Mental Health Professionals Pairing With Police in 5 Colorado Counties
You've heard the anthem 'Defund the Police'? Of course you have.
There has been a lot of confusion around what that actually means and, in a nutshell, it means to allocate funds away from law enforcement and into other social programs. Colorado's corrections facilities receive the most money in Colorado, even more than education.
Many wonder why armed troops can, overnight, show up in our communities with tanks while hospital staff can't even get proper masks.
Colorado has a plan on how to place community well-being as the first means of action, before physical action is needed, or in some cases escalated, by law enforcement.

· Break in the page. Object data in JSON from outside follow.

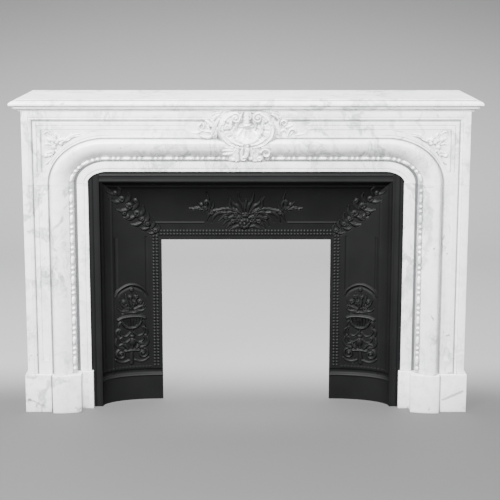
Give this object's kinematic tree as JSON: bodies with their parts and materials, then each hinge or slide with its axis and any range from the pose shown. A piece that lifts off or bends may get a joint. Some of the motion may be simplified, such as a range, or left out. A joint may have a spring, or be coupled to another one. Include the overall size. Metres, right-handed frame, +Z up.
{
  "type": "marble fireplace",
  "caption": "Carved white marble chimneypiece with moulded shelf, bead rows, shell cartouche and corner sprays, round a coved cast-iron insert open to the hearth.",
  "frame": {"origin": "on the floor, under the middle of the whole part's box", "axes": "+X to the right seen from the front, +Y from the front to the wall, +Z up"},
  "size_m": [1.586, 0.366, 1.0968],
  "materials": {
    "white_marble": "honed white marble with soft grey veins and a few dark specks",
    "black_iron": "blacked, satin"
  },
  "bodies": {
    "root": {"mantel_shelf": "white_marble", "frieze": "white_marble", "jamb_left": "white_marble", "jamb_right": "white_marble", "plinth_left": "white_marble", "plinth_right": "white_marble", "return_left": "white_marble", "return_right": "white_marble", "iron_header": "black_iron", "iron_cheek_left": "black_iron", "iron_cheek_right": "black_iron"}
  },
  "joints": []
}
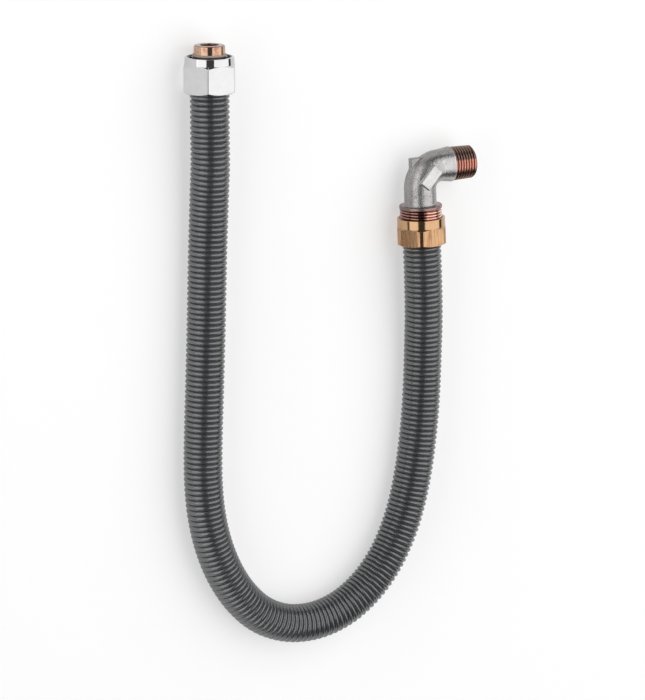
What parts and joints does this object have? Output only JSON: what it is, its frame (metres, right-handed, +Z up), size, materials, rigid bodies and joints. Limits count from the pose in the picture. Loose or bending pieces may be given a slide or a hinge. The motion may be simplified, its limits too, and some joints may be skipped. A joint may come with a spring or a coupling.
{
  "type": "bathtub supply hose",
  "caption": "Flexible water supply hose in a corrugated sleeve, with a swivel union nut and plug-in spigot at one end and a screwed elbow with a male pipe thread at the other.",
  "frame": {"origin": "on the floor, under the middle of the box round the two fittings", "axes": "+Z up from the floor, both fittings open towards +Y, +X from the union nut to the elbow"},
  "size_m": [0.1993, 0.3804, 0.0305],
  "materials": {
    "chrome_nut": "polished",
    "bright_brass": "brushed",
    "polished_bronze": "polished",
    "cast_metal": "blasted",
    "stainless": "satin",
    "dark_plastic": "satin",
    "pale_plastic": "matte",
    "black_rubber": "matte"
  },
  "bodies": {
    "hose": {"union_tail": "polished_bronze", "union_seal": "pale_plastic", "union_ferrule": "stainless", "elbow": "cast_metal", "elbow_nut": "bright_brass", "elbow_tail": "bright_brass", "elbow_gasket": "black_rubber", "elbow_ferrule": "stainless", "inner_hose": "black_rubber", "corrugated_sleeve": "dark_plastic"},
    "slip_ring": {"slip_ring": "pale_plastic"},
    "union_nut": {"union_nut": "chrome_nut"}
  },
  "joints": [
    {"name": "nut_slide", "type": "slide", "parent": "hose", "child": "slip_ring", "axis": [0, 1, 0], "range_m": [0, 0.012]},
    {"name": "nut_turn", "type": "hinge", "parent": "slip_ring", "child": "union_nut", "pos_m": [-0.082, 0.0498, 0.01525], "axis": [0, 1, 0], "continuous": true}
  ]
}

The Colorado Department of Human Services, Office of Behavioral Health has funded five new co-responder programs in Arvada, Boulder County, Summit County, Eagle County and Westminster, as reported by North Forty News.
Following the recent outrage over George Floyd's death along with the murder of Elijah McClain in Aurora last year, Colorado is working to pair behavioral professionals with law enforcement.
These behavioral specialists will respond, along with a police officer, to substance abuse and mental health calls.
OBH began receiving state funding back in 2014 with money coming from the state's Marijuana Tax Cash Fund, according to North Forty News.
“The co-responder model is a key way to improve safety for everyone—Coloradans experiencing distress, their communities and law enforcement agencies,” said Robert Werthwein, Director of OBH.